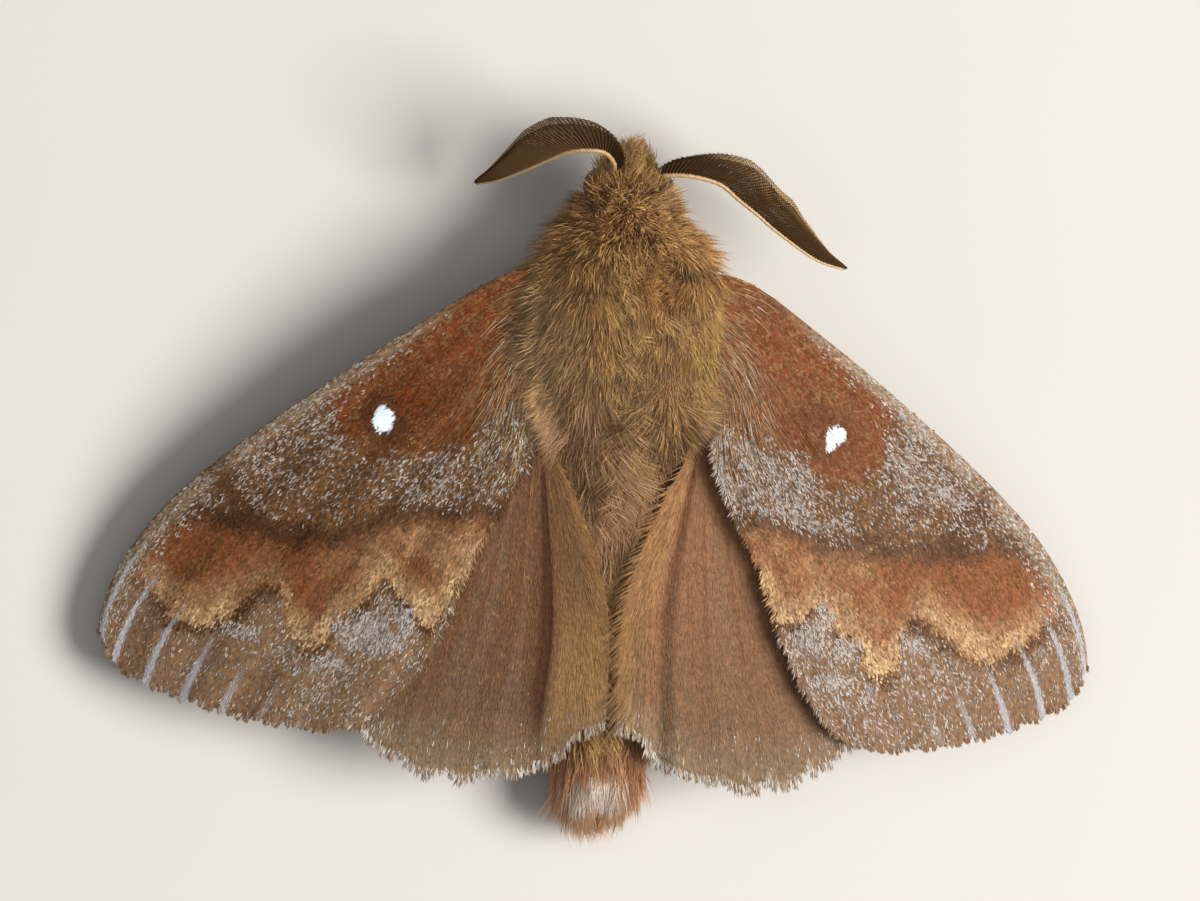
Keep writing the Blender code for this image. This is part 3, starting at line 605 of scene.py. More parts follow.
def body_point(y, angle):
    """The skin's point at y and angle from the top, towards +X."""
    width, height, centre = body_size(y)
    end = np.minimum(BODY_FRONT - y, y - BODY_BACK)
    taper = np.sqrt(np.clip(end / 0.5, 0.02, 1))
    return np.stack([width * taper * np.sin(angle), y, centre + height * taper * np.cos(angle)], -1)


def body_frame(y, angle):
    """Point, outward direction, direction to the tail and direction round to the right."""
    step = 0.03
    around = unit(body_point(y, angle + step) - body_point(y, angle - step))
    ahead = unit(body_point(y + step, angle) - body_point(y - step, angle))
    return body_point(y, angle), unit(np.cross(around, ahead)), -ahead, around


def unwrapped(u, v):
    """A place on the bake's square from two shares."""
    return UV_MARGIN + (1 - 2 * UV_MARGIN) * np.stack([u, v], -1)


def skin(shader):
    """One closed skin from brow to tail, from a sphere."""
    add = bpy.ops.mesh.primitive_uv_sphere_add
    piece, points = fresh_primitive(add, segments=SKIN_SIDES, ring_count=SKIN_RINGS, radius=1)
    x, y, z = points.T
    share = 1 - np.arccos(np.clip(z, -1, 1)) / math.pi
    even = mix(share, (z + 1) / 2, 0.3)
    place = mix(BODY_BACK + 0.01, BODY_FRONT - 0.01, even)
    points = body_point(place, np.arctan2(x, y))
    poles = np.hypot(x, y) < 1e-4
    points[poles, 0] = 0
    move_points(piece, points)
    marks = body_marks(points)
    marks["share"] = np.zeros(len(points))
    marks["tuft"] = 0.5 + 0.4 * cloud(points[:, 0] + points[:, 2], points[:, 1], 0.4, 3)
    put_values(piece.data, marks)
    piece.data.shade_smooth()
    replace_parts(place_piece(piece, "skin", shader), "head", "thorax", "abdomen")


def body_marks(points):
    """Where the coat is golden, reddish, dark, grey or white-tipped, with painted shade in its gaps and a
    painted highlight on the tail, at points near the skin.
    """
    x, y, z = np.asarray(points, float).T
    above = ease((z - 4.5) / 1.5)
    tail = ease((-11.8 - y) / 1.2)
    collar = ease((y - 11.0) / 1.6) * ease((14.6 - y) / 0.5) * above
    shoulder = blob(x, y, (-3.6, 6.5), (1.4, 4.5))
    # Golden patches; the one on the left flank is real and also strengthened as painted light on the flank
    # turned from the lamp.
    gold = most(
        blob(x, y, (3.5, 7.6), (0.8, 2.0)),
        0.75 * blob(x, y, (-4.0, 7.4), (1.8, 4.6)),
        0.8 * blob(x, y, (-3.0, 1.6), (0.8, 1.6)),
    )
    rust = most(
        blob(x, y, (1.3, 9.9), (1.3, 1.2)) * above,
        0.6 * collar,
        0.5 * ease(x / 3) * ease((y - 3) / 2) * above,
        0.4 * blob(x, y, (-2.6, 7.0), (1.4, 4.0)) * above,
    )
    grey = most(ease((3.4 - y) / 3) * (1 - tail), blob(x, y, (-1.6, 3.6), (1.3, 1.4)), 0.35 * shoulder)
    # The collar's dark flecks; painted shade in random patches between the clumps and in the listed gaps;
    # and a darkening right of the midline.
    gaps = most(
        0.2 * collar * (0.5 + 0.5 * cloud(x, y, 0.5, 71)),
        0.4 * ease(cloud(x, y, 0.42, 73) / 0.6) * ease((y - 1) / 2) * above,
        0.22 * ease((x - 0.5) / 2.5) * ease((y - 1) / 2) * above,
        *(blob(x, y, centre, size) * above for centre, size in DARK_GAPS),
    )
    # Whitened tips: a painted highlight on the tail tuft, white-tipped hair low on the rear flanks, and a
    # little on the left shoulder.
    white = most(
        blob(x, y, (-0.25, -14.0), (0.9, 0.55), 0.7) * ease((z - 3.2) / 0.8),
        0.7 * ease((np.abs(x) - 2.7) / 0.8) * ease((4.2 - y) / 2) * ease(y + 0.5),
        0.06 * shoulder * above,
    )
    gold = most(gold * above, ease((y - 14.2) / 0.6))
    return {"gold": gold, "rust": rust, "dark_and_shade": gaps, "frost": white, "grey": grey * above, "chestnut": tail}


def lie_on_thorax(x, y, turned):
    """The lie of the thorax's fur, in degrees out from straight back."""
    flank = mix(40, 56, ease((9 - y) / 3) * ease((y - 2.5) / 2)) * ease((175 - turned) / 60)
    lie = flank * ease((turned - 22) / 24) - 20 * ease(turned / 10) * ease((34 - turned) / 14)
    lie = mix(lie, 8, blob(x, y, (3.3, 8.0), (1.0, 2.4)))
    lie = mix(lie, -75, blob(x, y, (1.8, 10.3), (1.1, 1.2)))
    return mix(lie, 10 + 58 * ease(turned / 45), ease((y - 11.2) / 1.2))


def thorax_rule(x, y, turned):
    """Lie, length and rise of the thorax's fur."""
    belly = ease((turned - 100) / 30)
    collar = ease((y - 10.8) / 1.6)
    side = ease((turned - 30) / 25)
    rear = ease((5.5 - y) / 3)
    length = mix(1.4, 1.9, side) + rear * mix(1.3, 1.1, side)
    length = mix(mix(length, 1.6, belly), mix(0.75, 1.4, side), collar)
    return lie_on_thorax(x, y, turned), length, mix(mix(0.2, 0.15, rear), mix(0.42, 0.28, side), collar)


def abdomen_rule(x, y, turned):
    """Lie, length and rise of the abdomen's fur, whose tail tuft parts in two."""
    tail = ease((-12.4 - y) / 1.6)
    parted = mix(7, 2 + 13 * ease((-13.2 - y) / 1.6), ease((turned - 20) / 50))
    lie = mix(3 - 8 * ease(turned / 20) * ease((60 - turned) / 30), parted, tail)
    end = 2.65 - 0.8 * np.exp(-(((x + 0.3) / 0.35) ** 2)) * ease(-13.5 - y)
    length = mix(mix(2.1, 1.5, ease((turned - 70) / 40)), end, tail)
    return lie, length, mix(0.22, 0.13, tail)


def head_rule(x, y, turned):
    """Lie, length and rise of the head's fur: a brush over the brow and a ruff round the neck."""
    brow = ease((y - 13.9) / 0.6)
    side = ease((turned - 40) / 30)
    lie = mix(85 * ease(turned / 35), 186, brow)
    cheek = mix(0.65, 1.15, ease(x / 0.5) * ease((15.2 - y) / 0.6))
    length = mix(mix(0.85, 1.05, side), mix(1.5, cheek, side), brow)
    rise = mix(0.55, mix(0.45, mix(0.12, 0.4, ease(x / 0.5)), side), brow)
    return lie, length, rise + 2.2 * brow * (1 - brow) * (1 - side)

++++

What is asked:
Return exactly the opening lines of the listing above, ending with the line that has "return np.stack([width *".

The solution:
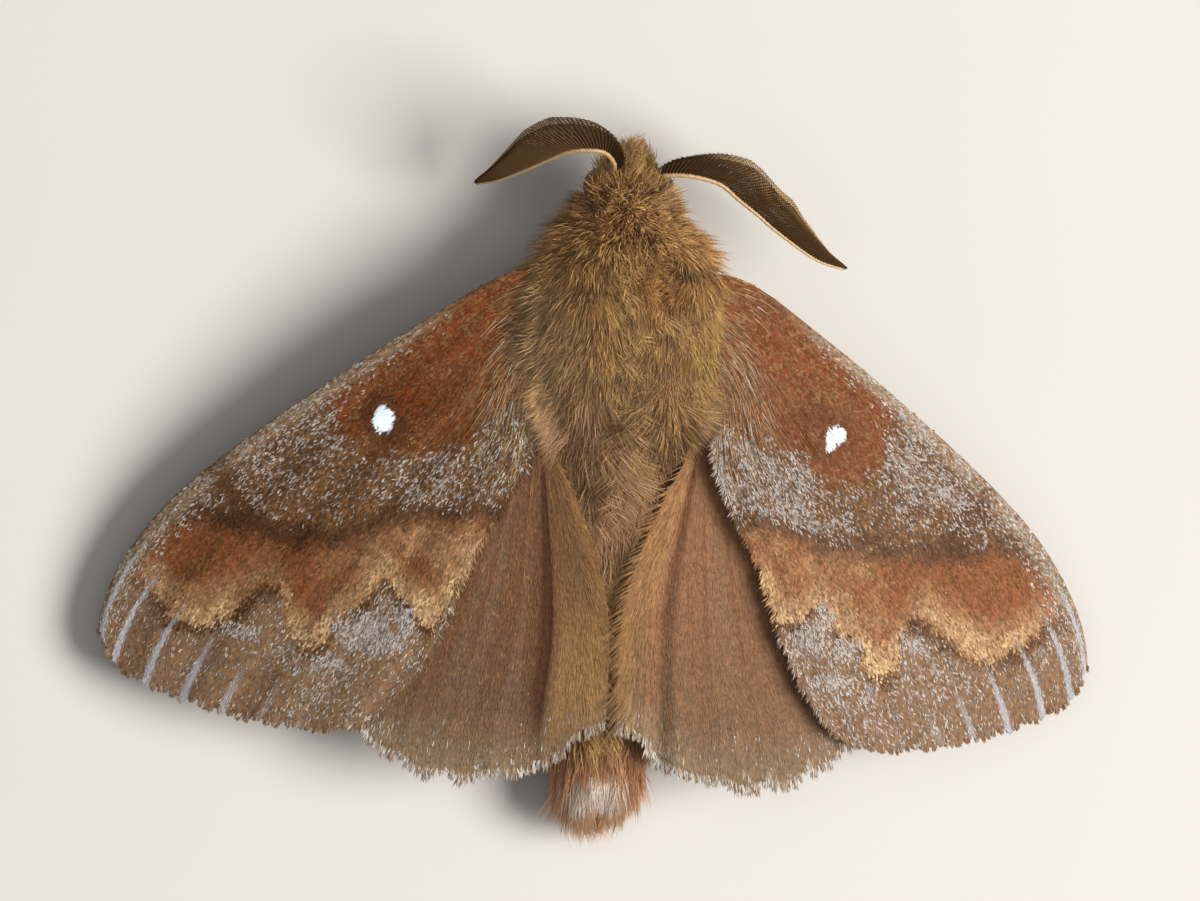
Keep writing the Blender code for this image. This is part 3, starting at line 605 of scene.py. More parts follow.
def body_point(y, angle):
    """The skin's point at y and angle from the top, towards +X."""
    width, height, centre = body_size(y)
    end = np.minimum(BODY_FRONT - y, y - BODY_BACK)
    taper = np.sqrt(np.clip(end / 0.5, 0.02, 1))
    return np.stack([width * taper * np.sin(angle), y, centre + height * taper * np.cos(angle)], -1)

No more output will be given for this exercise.